Even though they were willing to deal with President Obama on just about every other piece of last-minute legislation, Republicans squashed the Dream Act as if it were a pesky mosquito.

Clearly, getting tough on illegals is still a resonant theme for the GOP. This is despite the fact that it is long-term political suicide to piss off the fastest-growing demographic in America.

The approach also ignores the fact that “Americans are more inclined to support than oppose legislation similar to the Dream Act.”

So even popular appeal is not enough to pass this most modest of reforms, which “was originally designed to be the first in a sequence of measures to resolve the status of the nation’s illegal immigrants.”

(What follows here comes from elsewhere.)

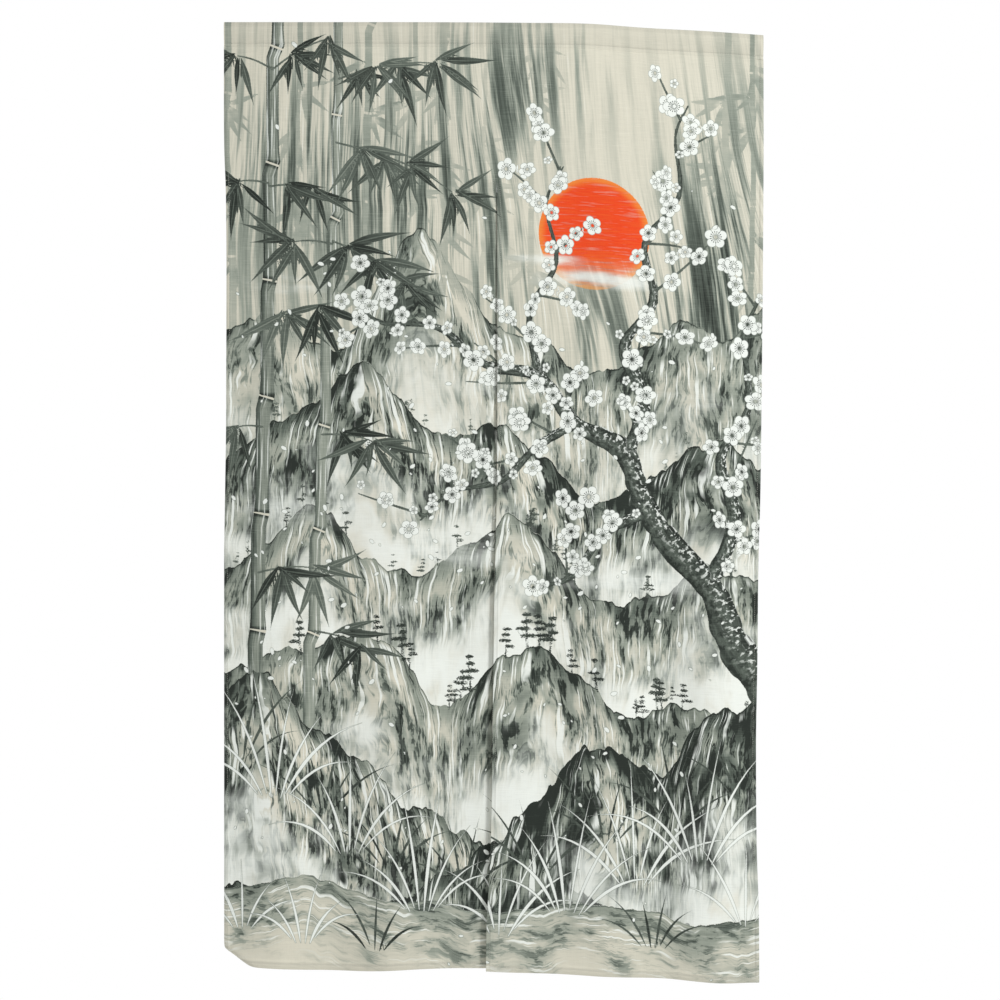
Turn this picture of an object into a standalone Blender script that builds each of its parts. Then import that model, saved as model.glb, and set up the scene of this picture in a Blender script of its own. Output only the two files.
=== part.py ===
"""A noren: a split doorway curtain of thin printed cloth, hanging from its top edge.

It has three pieces: the rod pocket along the top, and two panels that are sewn together
above the slit. Metres, +Z up. The printed side faces -Y. The origin is the highest point
of the pocket, over the middle of the curtain.
"""
import math

import bmesh
import bpy
import numpy as np

# ---- Driving sizes, in metres ----
WIDTH = 0.850                # across the top, flat
CLOTH = 0.0014               # thickness of one layer of cloth
SEAM_GAP = 0.0003            # between two pieces that are sewn together

POCKET_INSIDE_HEIGHT = 0.0326
POCKET_INSIDE_DEPTH = 0.0100
POCKET_TURN = 0.0050         # the two layers left below the pocket's stitch line
POCKET_HEIGHT = CLOTH + POCKET_INSIDE_HEIGHT + POCKET_TURN
POCKET_STEPS = 30            # lengths that the pocket is cut into, to follow the sag
POCKET_POINTS = 22           # points round the inside of its section
MERGE_DISTANCE = 0.00001     # welds the drawn pocket's ends to its walls
SHARP_ANGLE = math.radians(50)       # edges of the pocket turned more than this stay crisp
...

Rather than a starting point, however, the Dream Act became a flash point, proving that “in the age of stalemate, immigration may have a special place in the firmament.”

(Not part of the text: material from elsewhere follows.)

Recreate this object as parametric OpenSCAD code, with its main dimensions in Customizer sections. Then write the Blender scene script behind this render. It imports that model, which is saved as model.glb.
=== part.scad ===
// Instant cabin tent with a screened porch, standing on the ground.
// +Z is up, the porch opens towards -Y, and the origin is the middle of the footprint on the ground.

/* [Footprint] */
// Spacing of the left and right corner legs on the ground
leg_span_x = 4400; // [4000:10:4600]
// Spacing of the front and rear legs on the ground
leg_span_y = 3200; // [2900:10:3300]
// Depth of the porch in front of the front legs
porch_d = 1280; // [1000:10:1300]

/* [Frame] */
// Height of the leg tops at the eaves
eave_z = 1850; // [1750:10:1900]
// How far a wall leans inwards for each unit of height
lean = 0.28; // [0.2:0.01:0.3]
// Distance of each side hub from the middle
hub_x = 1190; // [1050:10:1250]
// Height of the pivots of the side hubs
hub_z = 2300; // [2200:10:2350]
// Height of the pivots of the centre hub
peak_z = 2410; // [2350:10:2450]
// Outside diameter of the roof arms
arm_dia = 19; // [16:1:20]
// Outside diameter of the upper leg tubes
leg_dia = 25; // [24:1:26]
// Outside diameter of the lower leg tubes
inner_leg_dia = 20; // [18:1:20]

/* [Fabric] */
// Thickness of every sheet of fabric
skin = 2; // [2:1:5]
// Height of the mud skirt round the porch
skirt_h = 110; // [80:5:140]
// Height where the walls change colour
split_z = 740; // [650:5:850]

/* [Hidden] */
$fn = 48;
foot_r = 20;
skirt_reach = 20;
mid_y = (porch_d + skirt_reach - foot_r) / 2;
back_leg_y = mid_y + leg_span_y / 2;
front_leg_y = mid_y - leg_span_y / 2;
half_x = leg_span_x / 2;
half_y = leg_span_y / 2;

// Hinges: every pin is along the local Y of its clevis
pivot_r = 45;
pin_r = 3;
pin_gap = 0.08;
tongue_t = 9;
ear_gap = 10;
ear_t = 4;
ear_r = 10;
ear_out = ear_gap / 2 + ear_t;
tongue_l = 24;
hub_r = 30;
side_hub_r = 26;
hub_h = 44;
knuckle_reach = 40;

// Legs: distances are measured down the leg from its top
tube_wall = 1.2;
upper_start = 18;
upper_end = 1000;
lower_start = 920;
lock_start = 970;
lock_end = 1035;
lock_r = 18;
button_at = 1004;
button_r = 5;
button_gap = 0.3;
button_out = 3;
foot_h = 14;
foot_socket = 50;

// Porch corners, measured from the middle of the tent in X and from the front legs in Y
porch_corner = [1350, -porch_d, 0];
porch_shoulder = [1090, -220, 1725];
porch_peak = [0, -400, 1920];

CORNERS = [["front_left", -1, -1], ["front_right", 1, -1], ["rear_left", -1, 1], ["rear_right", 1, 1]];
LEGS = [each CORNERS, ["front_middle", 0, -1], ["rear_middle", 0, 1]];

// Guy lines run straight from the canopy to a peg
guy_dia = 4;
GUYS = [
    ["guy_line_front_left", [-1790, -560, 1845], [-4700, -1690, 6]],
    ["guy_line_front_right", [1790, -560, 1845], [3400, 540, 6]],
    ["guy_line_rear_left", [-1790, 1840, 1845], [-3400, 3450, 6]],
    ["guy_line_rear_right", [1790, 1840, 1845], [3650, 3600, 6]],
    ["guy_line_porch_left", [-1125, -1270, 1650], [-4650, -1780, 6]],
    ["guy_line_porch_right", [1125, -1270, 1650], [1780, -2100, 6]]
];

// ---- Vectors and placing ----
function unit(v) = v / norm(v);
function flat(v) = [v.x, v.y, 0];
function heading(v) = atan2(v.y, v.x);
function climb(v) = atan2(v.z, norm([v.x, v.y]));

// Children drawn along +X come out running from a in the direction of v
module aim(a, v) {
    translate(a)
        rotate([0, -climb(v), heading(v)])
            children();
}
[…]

Indeed, could anyone have predicted, a decade ago, that Republicans would be more willing to say nice things about homosexuals than they are to pass immigration reform that’s actually beneficial to their big-business overlords?

And the miniscule progress that has been made will soon be wiped out, because “when Republican lawmakers take over the House and gain strength in the Senate … a decade-long drive to overhaul the immigration system and legalize some of the estimated 11 million undocumented migrants seems all but certain to come to a halt.”

The optimists among us insist that change is still possible. In fact, President Obama recently told Congressional Hispanic Caucus members that “he’ll renew his push for comprehensive immigration reform in 2011 — even though such an effort would face even longer odds in a Congress where Republicans control the House.”

But quixotic efforts aside, no one expects the issue to be resolved in time for, say, the 2012 elections. That means it will once again be open season on the undocumented (and by extension, Latinos) during the presidential campaign.

If only we were as popular and universally beloved as gay people are… yes that’s sarcasm.